Well, now it starts getting more complex. You're sitting at your computer, and you try to access www.dyndns.org. What happens first? Your computer probably asks your ISP's nameserver, which was configured when you dialed in or got your DHCP lease. It will be doing the rest of the work for you, because it operates recursively.

How does your ISP's nameserver find the answer for you? We'll assume that it doesn't have any information cached - that is, stored from things it's already looked up in the past. Caching can short-circuit some of this process, but we want to go through the whole process to understand it better. At each stage of this process, your ISP's nameserver will be asking for information about www.dyndns.org. Unlike your first query, though, none of these servers will be recursive, so they'll only give a more limited set of information based on what they already know. First, the server will send a query to the root-servers. These are a group of very high-powered servers that know about all the Top Level Domains, such as com, net, org, and all the country domains. So, your ISP's server will ask one of them, say, e.root-servers.net (they're named a through m) what it knows about www.dyndns.org. It'll respond that it only knows one bit of information - org is served by a bunch of other nameservers, the GTLD-servers.
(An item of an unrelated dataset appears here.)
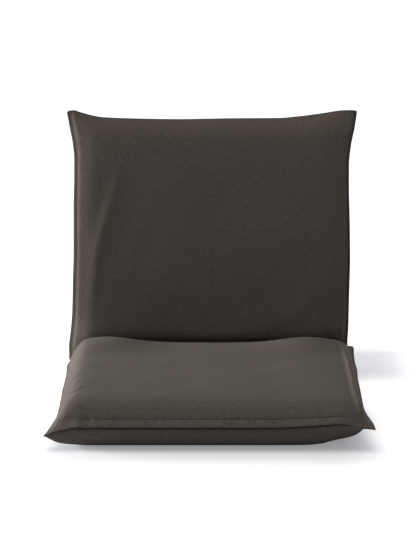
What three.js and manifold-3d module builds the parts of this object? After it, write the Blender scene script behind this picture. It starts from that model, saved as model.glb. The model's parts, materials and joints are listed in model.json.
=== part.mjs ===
// Folding floor chair: a padded seat half and a padded back half on two ratchet hinges.
// Millimetres, +Z up. The chair stands on z = 0 and faces -Y, and left is -X.
// Each half is drawn lying flat in its own frame: X across, Y from the hinge axis to its
// far seam, and Z towards the sitter. Nested groups then set the halves in place.
import * as THREE from "three";
import { mergeVertices } from "three/addons/utils/BufferGeometryUtils.js";
import Module from "manifold-3d";

const wasm = await Module();
wasm.setup();

// Whole chair
const axisHeight = 32;
const axisBehindCentre = 195;
const backAngleDegrees = 78;
const clearance = 0.3;
const cutOverrun = 2;

// Seat cushion, from the hinge axis to its front seam
const seatLength = 389;
const seatEarLength = 6;
const seatHalfWidth = 191;
const seatEarWidth = 12.5;
const seatHingeFlare = 3;
const seatTopHeight = 33;
const seatSeamDrop = 3;
const seatSeamDropRun = 60;
const seatTopRiseRun = 72;
const seatTopFallRun = 309;
const seatBaseFallRun = 27;

// Back cushion, from the hinge axis to its top seam
const backLength = 317;
const backEarLength = 11;
const backSideStep = 5;
const backHalfWidth = seatHalfWidth - backSideStep;
const backEarWidth = 9;
const backFrontHeight = 28;
const backRearHeight = 31.8;
const backFrontRiseRun = 70;
const backFrontFallRun = 235;
const backRearFallRun = 60;

// Shape of both cushions at the hinge
const hubRadius = 27;
const seatBevelDegrees = 25;
const backBevelDegrees = 22;
const rearBevelDegrees = 86;
const baseRiseRun = 10;
const humpHeight = 8;
const humpFromAxis = 90;
const humpFromCentre = 131;
const humpSpreadAcross = 50;
const humpSpreadToHinge = 31;
const humpSpreadToFront = 46;

// Cloth over the fold
const foldSideStep = 3;
const foldHalfWidth = backHalfWidth - foldSideStep;
const foldRimGap = 0.95;
const foldTuckDegrees = 5;
const foldSideGapDegrees = 1;
const foldHoleRadius = 3;

// Where the two hinges stand, inside the fold
const hingeSideStep = 37;
const hingeFromCentre = foldHalfWidth - hingeSideStep;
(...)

This is a referral; the root server your ISP's server queried will give you the names and IP addresses of the GTLD servers for .org, including, for example, tld1.ultradns.net. Your ISP's server will then follow the delegation and ask one of those servers what it knows about www.dyndns.org. The answer will come back that this server knows a little bit more - dyndns.org is served by ns1.dyndns.org, ns2.dyndns.org, ns3.dyndns.org, ns4.dyndns.org and ns5.dyndns.org.

Your ISP's nameserver will continue diligently following the delegation, and ask ns.dyndns.org what it knows about www.dyndns.org. Lo and behold, it gives you an actual IP address (or an authoritative "that host doesn't exist" answer), which your ISP's nameserver will then return to you, the client. You can then use that IP address to talk to our server!

At each step of this process, your ISP's nameserver will be caching the answers it gets - when you ask it for members.dyndns.org, it will be smart enough to go back to ns.dyndns.org, the server that it knows is authoritative for dyndns.org hostnames. That information is cached for a length of time specified by the TTL of the DNS records, which is part of the information it got in reply to every query it was making earlier in the process.